MATERIAL>

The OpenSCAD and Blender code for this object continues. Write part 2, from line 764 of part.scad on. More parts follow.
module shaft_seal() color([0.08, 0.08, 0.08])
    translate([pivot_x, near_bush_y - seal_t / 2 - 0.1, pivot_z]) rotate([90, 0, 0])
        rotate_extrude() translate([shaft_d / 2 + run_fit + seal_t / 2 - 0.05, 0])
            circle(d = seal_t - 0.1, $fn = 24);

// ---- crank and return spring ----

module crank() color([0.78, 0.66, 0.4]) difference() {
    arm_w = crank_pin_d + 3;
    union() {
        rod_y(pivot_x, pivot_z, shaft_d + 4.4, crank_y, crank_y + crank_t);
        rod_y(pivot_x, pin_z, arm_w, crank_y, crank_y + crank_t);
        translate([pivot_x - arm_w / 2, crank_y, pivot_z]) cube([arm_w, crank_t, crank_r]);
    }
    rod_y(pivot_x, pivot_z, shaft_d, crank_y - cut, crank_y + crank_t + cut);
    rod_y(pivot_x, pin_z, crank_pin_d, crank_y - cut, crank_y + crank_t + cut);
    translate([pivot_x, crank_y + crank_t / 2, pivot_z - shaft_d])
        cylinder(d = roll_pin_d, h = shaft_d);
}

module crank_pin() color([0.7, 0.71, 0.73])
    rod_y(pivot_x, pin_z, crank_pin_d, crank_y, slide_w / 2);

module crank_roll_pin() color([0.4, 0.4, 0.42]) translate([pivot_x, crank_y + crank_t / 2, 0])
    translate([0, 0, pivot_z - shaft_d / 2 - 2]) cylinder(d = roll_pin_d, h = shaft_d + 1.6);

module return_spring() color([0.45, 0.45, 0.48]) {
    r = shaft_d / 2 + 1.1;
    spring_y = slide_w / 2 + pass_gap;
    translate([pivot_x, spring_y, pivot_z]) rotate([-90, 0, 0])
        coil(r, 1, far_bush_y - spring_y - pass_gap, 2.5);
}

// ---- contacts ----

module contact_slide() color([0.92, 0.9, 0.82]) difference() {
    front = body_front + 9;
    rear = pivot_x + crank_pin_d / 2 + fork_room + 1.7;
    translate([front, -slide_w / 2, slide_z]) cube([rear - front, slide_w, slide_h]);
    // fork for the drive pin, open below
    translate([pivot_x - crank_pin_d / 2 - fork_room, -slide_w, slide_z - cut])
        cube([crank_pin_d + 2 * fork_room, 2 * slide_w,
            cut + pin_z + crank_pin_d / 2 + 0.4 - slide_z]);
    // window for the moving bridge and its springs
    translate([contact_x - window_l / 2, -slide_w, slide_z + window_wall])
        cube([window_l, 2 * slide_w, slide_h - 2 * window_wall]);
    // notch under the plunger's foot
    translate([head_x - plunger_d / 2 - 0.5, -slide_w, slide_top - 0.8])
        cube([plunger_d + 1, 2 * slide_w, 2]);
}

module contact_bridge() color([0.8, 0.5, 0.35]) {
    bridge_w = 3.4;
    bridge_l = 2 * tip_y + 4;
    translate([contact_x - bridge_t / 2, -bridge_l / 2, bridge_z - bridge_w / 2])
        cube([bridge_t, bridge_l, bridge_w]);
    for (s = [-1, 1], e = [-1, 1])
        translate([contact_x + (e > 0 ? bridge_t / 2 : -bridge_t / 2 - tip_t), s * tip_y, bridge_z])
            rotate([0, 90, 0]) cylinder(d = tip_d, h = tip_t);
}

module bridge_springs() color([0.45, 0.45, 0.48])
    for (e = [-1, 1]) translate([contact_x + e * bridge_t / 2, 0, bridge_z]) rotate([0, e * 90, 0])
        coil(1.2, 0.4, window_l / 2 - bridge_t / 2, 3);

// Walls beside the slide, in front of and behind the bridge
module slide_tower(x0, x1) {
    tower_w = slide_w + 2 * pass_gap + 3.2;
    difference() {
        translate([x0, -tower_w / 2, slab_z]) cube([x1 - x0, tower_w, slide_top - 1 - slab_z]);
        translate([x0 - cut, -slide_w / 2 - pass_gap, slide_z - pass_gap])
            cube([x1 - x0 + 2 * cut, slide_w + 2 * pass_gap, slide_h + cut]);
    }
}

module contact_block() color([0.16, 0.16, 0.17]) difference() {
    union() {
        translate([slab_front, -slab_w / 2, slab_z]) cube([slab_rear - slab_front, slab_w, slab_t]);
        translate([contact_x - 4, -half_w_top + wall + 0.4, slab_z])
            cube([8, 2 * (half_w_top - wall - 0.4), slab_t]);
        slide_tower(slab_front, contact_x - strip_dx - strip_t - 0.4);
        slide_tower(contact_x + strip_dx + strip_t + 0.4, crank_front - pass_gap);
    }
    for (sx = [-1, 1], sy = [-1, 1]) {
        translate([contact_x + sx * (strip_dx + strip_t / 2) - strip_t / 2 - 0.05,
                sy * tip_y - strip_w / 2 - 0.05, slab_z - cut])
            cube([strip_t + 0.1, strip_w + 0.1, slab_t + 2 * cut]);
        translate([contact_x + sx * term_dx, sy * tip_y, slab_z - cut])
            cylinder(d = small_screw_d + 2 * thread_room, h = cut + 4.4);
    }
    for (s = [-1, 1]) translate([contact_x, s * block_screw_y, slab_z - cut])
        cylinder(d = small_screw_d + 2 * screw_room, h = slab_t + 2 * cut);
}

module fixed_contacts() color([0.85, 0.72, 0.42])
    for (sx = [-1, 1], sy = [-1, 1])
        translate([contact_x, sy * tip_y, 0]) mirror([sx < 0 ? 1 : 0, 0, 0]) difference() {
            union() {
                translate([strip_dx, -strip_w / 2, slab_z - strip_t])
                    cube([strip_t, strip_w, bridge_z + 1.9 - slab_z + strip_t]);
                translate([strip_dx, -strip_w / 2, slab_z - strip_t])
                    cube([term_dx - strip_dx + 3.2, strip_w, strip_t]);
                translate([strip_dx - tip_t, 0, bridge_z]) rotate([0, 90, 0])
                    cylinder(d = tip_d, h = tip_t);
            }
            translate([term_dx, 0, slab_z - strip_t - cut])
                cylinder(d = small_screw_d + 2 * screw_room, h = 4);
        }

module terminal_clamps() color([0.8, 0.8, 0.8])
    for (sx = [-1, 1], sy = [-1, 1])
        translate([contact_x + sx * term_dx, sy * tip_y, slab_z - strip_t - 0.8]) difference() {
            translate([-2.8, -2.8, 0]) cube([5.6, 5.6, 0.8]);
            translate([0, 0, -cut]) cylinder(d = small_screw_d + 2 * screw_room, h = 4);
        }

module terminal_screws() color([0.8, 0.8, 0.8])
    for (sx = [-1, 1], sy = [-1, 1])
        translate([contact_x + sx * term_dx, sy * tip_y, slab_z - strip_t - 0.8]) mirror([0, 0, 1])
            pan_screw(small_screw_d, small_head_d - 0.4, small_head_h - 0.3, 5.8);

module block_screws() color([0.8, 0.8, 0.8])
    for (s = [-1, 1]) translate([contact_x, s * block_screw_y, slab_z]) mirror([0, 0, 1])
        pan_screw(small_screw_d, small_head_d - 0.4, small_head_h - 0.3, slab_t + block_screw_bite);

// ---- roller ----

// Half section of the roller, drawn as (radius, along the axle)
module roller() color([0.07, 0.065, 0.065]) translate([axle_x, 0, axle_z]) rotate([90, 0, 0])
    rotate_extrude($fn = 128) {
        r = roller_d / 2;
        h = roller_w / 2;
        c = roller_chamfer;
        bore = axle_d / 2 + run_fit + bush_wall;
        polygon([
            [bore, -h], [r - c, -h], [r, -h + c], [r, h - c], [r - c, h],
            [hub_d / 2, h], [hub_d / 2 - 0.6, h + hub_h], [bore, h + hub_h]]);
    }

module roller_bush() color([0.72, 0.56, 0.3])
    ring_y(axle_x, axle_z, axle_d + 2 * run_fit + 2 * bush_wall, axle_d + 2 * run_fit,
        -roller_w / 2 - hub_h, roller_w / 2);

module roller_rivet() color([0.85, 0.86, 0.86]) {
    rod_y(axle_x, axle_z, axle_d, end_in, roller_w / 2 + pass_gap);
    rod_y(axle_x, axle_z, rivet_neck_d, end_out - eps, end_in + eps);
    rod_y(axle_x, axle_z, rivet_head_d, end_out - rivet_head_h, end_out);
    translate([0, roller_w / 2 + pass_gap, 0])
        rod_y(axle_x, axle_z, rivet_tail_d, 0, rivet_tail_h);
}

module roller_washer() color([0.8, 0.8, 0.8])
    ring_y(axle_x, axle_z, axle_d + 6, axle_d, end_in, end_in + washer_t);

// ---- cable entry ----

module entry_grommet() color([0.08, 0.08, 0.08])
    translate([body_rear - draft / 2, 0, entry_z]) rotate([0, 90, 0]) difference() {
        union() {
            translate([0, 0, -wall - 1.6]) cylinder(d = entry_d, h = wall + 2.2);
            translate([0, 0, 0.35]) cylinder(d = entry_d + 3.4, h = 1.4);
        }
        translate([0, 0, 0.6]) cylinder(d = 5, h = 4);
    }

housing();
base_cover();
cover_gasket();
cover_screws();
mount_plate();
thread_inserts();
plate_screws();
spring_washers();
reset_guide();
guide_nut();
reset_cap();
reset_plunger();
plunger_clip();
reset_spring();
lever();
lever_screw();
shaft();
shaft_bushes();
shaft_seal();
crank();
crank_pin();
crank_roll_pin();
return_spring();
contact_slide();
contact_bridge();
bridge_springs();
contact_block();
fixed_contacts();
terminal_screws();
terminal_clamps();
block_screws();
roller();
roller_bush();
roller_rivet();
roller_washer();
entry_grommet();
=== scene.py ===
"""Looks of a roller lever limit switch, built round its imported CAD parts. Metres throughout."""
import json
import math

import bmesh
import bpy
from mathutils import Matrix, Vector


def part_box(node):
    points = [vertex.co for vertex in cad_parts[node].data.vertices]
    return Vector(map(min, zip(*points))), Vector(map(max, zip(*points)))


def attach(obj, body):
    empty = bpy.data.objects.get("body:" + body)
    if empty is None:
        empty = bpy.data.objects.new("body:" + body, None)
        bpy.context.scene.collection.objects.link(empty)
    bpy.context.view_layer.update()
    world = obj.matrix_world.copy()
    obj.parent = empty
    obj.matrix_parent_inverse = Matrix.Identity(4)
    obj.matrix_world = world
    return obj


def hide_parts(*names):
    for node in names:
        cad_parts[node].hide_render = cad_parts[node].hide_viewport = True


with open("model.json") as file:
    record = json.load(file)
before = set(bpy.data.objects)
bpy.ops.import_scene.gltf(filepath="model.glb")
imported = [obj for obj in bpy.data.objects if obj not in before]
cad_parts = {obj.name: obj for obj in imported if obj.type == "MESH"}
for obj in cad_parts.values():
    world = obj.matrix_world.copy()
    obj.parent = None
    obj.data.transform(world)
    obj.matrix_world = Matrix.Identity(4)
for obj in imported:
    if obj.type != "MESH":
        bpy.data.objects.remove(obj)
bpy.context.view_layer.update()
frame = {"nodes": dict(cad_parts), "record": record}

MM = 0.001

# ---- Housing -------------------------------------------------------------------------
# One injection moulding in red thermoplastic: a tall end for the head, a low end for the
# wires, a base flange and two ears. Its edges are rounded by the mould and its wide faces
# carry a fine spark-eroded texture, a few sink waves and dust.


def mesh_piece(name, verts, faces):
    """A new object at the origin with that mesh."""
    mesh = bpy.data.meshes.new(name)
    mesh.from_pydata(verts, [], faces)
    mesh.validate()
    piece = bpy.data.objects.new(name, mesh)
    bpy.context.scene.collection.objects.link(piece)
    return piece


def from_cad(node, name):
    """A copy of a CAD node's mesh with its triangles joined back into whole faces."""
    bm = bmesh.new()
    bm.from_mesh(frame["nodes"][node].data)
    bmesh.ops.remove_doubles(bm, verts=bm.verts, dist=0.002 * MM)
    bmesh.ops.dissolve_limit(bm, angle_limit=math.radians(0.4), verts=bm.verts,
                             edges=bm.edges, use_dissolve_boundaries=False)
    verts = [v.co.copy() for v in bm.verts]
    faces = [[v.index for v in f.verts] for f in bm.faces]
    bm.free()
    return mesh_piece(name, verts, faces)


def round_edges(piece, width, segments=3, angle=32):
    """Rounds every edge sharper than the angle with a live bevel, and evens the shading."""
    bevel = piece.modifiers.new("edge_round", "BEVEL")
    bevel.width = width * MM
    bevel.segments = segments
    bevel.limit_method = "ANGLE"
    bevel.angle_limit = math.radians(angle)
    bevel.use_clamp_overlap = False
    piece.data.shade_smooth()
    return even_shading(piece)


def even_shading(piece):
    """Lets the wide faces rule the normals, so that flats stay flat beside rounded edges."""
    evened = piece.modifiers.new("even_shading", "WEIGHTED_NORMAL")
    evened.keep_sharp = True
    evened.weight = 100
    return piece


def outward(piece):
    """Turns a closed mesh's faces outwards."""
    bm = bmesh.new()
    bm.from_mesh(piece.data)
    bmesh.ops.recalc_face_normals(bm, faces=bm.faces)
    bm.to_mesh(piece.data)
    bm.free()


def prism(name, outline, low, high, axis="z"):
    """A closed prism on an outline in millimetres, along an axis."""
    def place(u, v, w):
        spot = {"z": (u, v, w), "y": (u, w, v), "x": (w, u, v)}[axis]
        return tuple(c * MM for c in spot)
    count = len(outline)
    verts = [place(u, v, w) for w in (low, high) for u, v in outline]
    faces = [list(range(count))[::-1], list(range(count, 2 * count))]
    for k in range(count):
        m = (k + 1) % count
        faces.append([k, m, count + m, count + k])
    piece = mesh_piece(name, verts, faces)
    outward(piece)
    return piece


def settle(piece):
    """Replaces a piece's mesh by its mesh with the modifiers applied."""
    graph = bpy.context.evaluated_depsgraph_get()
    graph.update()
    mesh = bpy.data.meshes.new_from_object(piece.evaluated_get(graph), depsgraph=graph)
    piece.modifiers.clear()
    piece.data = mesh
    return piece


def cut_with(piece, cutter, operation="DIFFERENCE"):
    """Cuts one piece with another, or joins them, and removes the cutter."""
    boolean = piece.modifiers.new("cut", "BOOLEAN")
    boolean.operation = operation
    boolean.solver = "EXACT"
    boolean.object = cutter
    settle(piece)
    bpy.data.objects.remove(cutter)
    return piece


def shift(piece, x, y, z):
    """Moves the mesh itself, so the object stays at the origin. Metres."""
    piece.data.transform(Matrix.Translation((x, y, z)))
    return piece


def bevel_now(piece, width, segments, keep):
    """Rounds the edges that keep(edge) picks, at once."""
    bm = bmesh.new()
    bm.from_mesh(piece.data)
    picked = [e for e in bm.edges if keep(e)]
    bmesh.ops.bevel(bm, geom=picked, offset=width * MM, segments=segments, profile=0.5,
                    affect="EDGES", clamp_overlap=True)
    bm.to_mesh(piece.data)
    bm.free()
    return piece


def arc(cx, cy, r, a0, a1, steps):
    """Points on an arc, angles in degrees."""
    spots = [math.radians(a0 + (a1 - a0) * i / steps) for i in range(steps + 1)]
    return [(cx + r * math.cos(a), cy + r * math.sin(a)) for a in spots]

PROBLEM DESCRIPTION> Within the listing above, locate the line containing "module entry_grommet() color([0.08, 0.08, 0.08])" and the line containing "record = json.load(file)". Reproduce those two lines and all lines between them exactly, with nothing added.

OUTPUT OF THE TASK>
module entry_grommet() color([0.08, 0.08, 0.08])
    translate([body_rear - draft / 2, 0, entry_z]) rotate([0, 90, 0]) difference() {
        union() {
            translate([0, 0, -wall - 1.6]) cylinder(d = entry_d, h = wall + 2.2);
            translate([0, 0, 0.35]) cylinder(d = entry_d + 3.4, h = 1.4);
        }
        translate([0, 0, 0.6]) cylinder(d = 5, h = 4);
    }

housing();
base_cover();
cover_gasket();
cover_screws();
mount_plate();
thread_inserts();
plate_screws();
spring_washers();
reset_guide();
guide_nut();
reset_cap();
reset_plunger();
plunger_clip();
reset_spring();
lever();
lever_screw();
shaft();
shaft_bushes();
shaft_seal();
crank();
crank_pin();
crank_roll_pin();
return_spring();
contact_slide();
contact_bridge();
bridge_springs();
contact_block();
fixed_contacts();
terminal_screws();
terminal_clamps();
block_screws();
roller();
roller_bush();
roller_rivet();
roller_washer();
entry_grommet();
=== scene.py ===
"""Looks of a roller lever limit switch, built round its imported CAD parts. Metres throughout."""
import json
import math

import bmesh
import bpy
from mathutils import Matrix, Vector


def part_box(node):
    points = [vertex.co for vertex in cad_parts[node].data.vertices]
    return Vector(map(min, zip(*points))), Vector(map(max, zip(*points)))


def attach(obj, body):
    empty = bpy.data.objects.get("body:" + body)
    if empty is None:
        empty = bpy.data.objects.new("body:" + body, None)
        bpy.context.scene.collection.objects.link(empty)
    bpy.context.view_layer.update()
    world = obj.matrix_world.copy()
    obj.parent = empty
    obj.matrix_parent_inverse = Matrix.Identity(4)
    obj.matrix_world = world
    return obj


def hide_parts(*names):
    for node in names:
        cad_parts[node].hide_render = cad_parts[node].hide_viewport = True


with open("model.json") as file:
    record = json.load(file)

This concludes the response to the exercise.